• **REQUIRED TASK**
Provide again, from the entries below, every line from the one containing "if shape.isNull() or" through the one containing "before = set(bpy.data.objects)", exactly as written, and no other line.

• **INFORMATION PROVIDED**
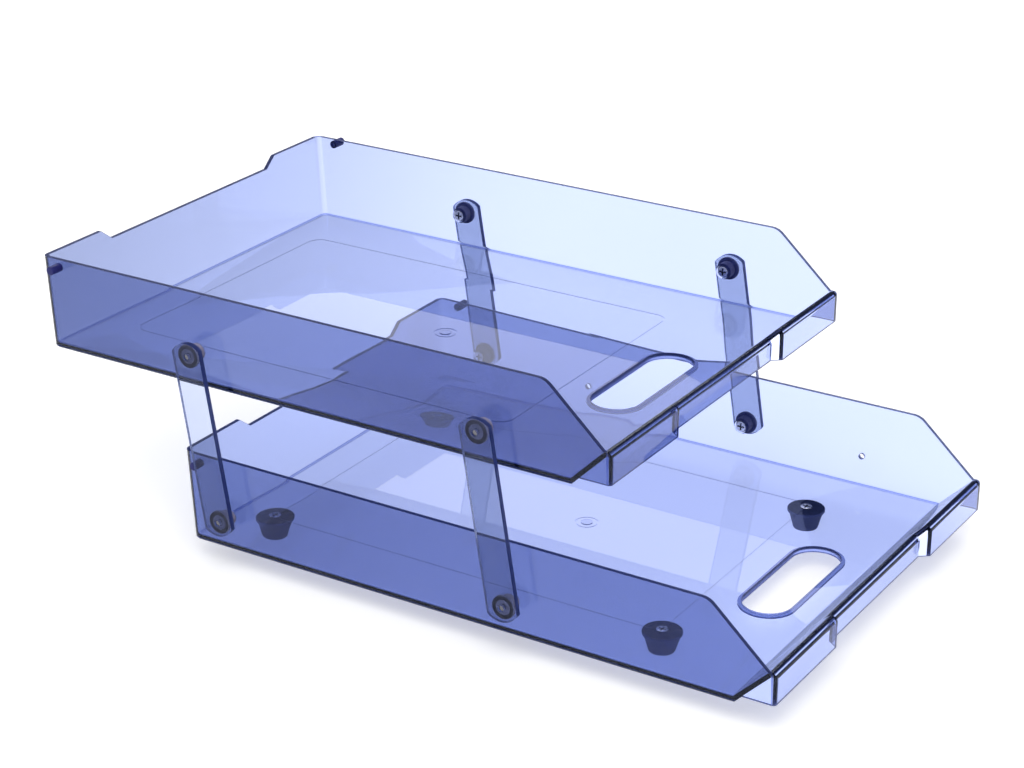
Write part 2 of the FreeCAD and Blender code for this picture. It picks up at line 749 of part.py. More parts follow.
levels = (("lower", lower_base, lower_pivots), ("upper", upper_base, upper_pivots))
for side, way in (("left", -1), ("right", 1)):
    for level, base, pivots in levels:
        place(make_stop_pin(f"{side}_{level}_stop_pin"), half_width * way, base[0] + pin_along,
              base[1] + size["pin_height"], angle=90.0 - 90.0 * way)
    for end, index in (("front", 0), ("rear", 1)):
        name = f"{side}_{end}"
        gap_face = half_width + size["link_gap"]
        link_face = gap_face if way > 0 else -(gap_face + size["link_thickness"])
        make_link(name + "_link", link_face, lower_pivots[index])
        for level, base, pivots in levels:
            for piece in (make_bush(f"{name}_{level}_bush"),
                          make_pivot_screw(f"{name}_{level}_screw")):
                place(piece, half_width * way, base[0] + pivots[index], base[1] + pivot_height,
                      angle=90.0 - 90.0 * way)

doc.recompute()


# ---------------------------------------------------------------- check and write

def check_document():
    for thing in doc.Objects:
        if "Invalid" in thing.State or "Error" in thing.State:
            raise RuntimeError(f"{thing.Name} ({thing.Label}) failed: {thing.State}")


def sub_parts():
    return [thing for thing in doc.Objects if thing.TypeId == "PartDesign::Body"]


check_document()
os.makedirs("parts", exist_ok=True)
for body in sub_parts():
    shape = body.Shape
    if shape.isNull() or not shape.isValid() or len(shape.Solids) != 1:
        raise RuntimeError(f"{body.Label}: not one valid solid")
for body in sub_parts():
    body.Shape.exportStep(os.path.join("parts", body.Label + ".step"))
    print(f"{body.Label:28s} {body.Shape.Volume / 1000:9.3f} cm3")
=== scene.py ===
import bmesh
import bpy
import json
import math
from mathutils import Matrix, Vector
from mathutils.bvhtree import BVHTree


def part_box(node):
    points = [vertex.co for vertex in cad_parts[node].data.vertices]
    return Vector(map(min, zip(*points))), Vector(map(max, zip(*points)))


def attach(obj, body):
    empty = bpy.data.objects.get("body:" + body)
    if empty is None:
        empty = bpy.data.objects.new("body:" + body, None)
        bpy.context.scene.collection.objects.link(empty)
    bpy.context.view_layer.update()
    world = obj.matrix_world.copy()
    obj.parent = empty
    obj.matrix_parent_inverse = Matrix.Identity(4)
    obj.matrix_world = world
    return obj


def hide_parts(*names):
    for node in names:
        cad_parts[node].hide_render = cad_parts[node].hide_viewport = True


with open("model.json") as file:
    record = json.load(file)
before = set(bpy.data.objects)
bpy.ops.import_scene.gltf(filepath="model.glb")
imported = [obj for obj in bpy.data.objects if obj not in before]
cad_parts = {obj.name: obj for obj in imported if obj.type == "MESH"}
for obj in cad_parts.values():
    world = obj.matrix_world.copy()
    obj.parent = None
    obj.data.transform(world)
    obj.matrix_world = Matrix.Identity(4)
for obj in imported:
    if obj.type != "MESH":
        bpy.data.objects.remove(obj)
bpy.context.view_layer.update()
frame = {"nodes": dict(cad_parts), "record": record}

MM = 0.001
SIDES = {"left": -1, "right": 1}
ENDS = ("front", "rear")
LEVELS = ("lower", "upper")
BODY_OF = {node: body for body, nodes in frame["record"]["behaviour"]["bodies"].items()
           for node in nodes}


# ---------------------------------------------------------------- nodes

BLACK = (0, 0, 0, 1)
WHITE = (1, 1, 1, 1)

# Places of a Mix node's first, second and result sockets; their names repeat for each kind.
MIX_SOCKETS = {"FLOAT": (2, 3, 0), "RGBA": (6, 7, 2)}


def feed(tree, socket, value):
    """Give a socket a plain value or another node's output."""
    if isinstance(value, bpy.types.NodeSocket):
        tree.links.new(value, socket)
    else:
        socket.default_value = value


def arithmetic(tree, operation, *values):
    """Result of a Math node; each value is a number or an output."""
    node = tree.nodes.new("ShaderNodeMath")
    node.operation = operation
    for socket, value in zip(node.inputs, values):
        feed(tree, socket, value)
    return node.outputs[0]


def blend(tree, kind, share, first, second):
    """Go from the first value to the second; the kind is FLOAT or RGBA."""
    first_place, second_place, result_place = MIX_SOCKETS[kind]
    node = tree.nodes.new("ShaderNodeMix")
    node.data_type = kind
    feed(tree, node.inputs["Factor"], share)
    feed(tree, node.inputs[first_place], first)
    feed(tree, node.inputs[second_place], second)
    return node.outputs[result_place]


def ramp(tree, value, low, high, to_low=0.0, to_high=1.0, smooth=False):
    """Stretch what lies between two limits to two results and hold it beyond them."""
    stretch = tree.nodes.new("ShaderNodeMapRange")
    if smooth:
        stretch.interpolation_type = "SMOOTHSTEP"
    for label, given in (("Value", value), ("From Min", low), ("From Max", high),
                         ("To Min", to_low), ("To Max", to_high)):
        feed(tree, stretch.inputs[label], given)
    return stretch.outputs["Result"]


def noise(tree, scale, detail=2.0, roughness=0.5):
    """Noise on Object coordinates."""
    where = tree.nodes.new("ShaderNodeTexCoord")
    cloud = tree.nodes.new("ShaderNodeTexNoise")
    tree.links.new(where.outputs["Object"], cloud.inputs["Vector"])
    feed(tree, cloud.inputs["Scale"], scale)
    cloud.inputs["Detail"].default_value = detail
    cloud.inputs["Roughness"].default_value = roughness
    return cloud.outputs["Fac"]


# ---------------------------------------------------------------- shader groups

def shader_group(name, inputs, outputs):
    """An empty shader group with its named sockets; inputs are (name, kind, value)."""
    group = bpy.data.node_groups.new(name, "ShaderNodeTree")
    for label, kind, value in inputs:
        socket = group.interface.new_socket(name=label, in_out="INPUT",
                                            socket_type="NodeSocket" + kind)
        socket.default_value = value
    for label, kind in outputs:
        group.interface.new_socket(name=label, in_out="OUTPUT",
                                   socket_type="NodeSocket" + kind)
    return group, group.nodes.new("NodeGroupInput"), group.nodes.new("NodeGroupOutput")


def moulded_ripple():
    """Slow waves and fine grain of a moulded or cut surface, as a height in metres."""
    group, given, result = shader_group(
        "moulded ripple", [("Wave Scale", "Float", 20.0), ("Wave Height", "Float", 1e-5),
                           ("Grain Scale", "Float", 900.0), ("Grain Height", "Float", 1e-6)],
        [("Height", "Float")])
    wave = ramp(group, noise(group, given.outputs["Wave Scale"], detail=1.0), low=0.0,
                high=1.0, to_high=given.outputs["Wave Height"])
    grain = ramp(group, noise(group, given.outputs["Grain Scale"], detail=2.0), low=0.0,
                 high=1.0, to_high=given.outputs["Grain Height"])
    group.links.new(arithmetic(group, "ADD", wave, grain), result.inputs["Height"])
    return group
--
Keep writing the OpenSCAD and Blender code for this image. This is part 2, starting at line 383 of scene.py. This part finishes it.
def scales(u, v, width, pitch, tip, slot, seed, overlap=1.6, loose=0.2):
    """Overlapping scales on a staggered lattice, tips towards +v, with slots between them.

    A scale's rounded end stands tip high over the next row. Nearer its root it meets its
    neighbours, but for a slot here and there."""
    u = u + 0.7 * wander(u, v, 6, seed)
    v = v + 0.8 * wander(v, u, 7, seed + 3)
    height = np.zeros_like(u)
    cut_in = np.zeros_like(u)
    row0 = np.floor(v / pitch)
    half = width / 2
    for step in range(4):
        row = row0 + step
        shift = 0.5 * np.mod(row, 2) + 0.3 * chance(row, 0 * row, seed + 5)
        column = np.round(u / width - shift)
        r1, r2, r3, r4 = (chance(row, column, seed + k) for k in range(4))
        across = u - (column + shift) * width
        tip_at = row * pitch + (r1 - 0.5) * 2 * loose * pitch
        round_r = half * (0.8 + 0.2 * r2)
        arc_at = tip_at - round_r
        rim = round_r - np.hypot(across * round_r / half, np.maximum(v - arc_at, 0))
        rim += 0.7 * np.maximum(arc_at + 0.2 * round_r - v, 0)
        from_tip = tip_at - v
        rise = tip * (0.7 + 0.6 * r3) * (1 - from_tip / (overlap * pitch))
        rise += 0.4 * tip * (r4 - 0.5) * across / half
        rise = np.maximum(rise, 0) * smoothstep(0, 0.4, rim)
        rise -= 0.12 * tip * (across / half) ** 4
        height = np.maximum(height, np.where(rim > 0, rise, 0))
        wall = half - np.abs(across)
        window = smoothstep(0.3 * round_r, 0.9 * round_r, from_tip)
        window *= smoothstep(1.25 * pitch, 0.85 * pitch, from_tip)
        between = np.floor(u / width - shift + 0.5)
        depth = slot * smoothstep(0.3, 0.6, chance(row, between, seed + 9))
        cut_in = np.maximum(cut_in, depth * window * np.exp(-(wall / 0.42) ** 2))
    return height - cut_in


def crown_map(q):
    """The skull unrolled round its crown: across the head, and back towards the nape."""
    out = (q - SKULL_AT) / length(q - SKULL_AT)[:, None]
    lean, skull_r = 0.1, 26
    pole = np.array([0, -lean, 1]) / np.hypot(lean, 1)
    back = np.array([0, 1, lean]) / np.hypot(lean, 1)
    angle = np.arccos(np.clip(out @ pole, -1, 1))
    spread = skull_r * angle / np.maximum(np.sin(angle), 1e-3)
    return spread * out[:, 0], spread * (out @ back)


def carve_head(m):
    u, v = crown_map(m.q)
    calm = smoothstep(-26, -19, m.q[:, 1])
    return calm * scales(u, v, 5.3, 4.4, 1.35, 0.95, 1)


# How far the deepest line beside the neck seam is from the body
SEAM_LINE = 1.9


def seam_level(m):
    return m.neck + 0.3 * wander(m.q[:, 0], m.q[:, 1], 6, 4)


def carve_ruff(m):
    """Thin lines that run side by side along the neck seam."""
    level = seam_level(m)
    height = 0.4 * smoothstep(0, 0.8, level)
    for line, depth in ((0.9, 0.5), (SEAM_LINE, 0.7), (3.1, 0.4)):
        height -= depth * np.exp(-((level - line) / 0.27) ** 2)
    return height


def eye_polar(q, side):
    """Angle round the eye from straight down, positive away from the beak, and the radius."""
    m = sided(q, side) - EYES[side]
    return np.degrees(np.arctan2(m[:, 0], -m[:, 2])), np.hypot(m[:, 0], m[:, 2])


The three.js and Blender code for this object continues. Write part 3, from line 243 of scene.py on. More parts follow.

• **TASK ANSWER**
    if shape.isNull() or not shape.isValid() or len(shape.Solids) != 1:
        raise RuntimeError(f"{body.Label}: not one valid solid")
for body in sub_parts():
    body.Shape.exportStep(os.path.join("parts", body.Label + ".step"))
    print(f"{body.Label:28s} {body.Shape.Volume / 1000:9.3f} cm3")
=== scene.py ===
import bmesh
import bpy
import json
import math
from mathutils import Matrix, Vector
from mathutils.bvhtree import BVHTree


def part_box(node):
    points = [vertex.co for vertex in cad_parts[node].data.vertices]
    return Vector(map(min, zip(*points))), Vector(map(max, zip(*points)))


def attach(obj, body):
    empty = bpy.data.objects.get("body:" + body)
    if empty is None:
        empty = bpy.data.objects.new("body:" + body, None)
        bpy.context.scene.collection.objects.link(empty)
    bpy.context.view_layer.update()
    world = obj.matrix_world.copy()
    obj.parent = empty
    obj.matrix_parent_inverse = Matrix.Identity(4)
    obj.matrix_world = world
    return obj


def hide_parts(*names):
    for node in names:
        cad_parts[node].hide_render = cad_parts[node].hide_viewport = True


with open("model.json") as file:
    record = json.load(file)
before = set(bpy.data.objects)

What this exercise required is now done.